The very first modern football game was played in Cambridge, Massachusetts on May 13, 1874, between McGill University and a squad from Harvard. Harvard may have won that first game, but the football tradition remains strong at McGill’s Molson Stadium, which is home to both the McGill Redmen and seven-time Grey Cup champs the Montreal Alouettes.
While working at a Massachusetts YMCA in 1891, former director of physical training James Naismith (BA1887) needed a new “athletic distraction” for rowdy kids trapped indoors by the harsh winter. To prevent injury, Naismith suspended his goal—a peach basket with the bottom removed—10 feet in the air. Naismith’s basketball was first played at McGill two years later.
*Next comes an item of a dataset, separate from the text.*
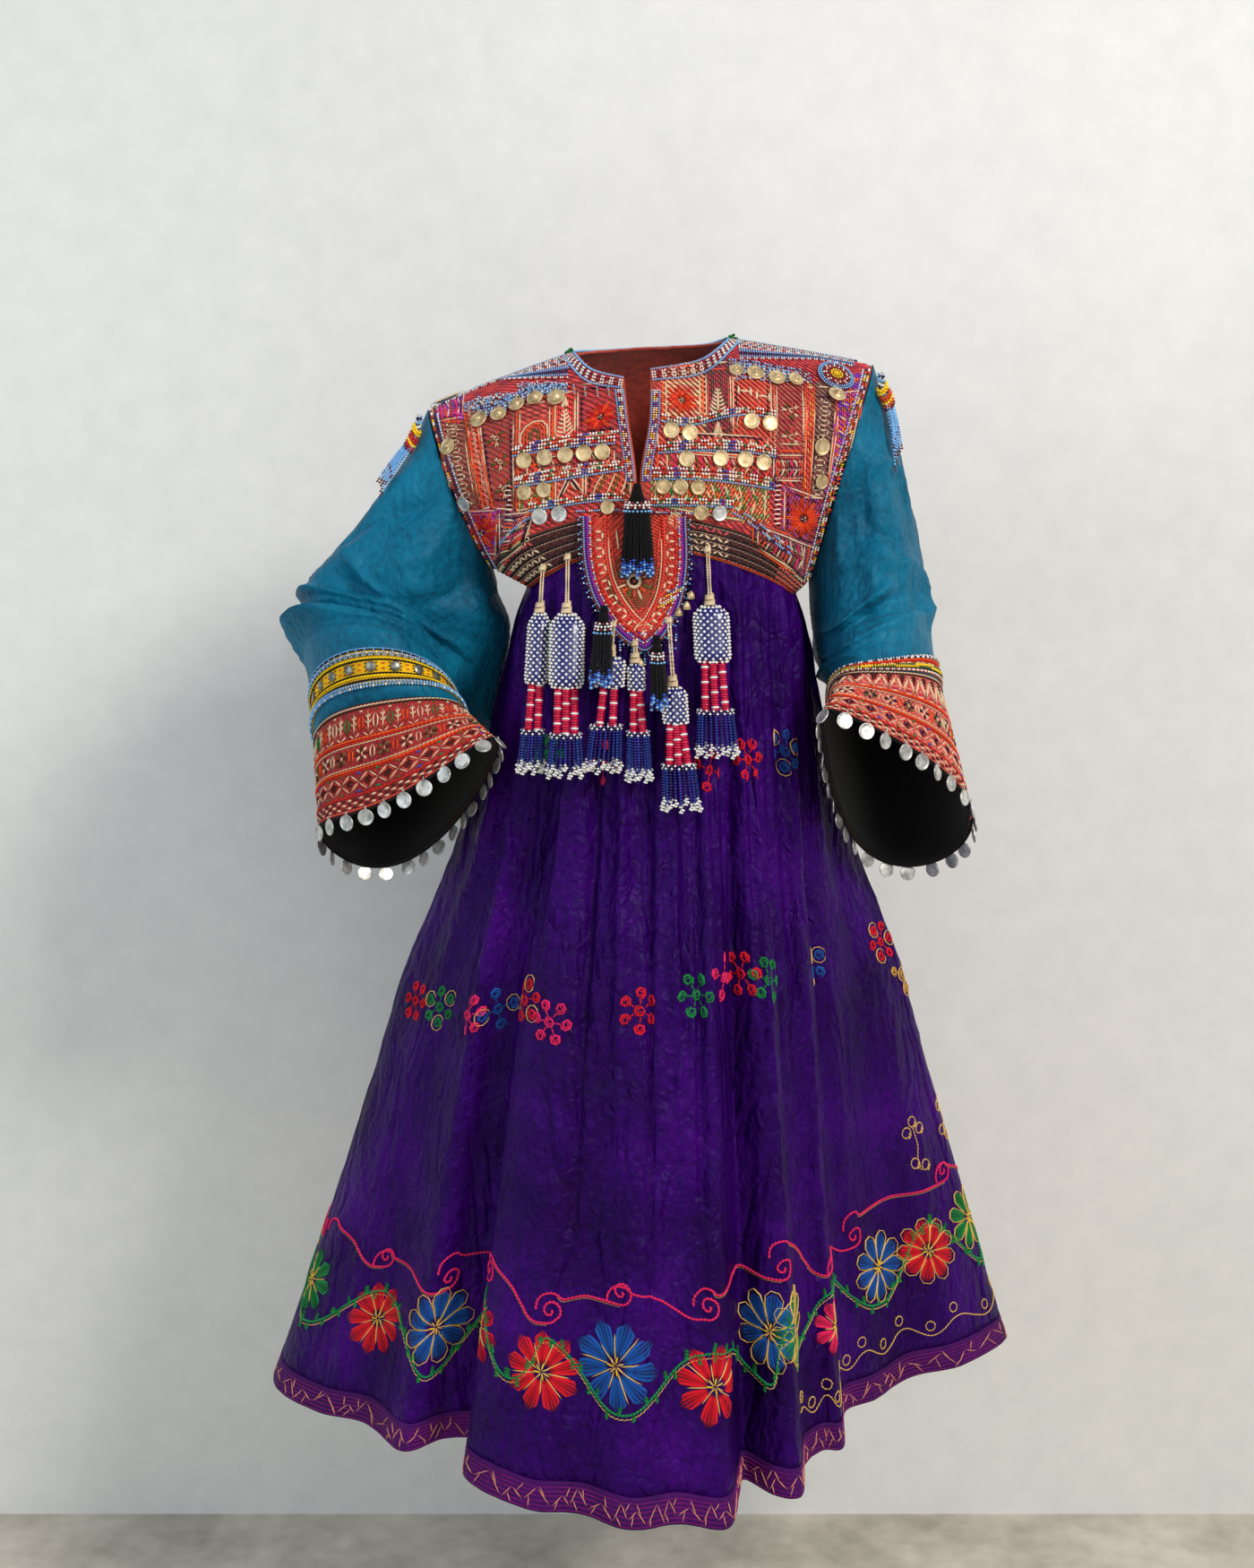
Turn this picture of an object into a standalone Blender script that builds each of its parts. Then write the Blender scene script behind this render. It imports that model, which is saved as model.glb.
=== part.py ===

And, of course, there’s hockey. Civil engineer James Creighton (BCL1880) organized the first game of organized indoor hockey on March 3, 1875, at the Victoria Skating Rink in downtown Montreal; many of the players who took part were McGill students. The world’s first official hockey team, the McGill Hockey Club, made its debut two years later and some of the players—Richard F. Smith (BSc1883) and W. F. Robertson (BSc1880)—helped refine the rules, including
the introduction of a rubber puck, carved out of a lacrosse ball. In 1911, Frank Patrick (BA1908) and his brother Lester (he dropped out of McGill to play professionally) created the Pacific Coast Hockey Association, which featured such hockey-firsts as artificial ice penalty shots, numbered jerseys, “on-the-fly” line changes, assists and the blue line. They sold their league to the NHL in 1926.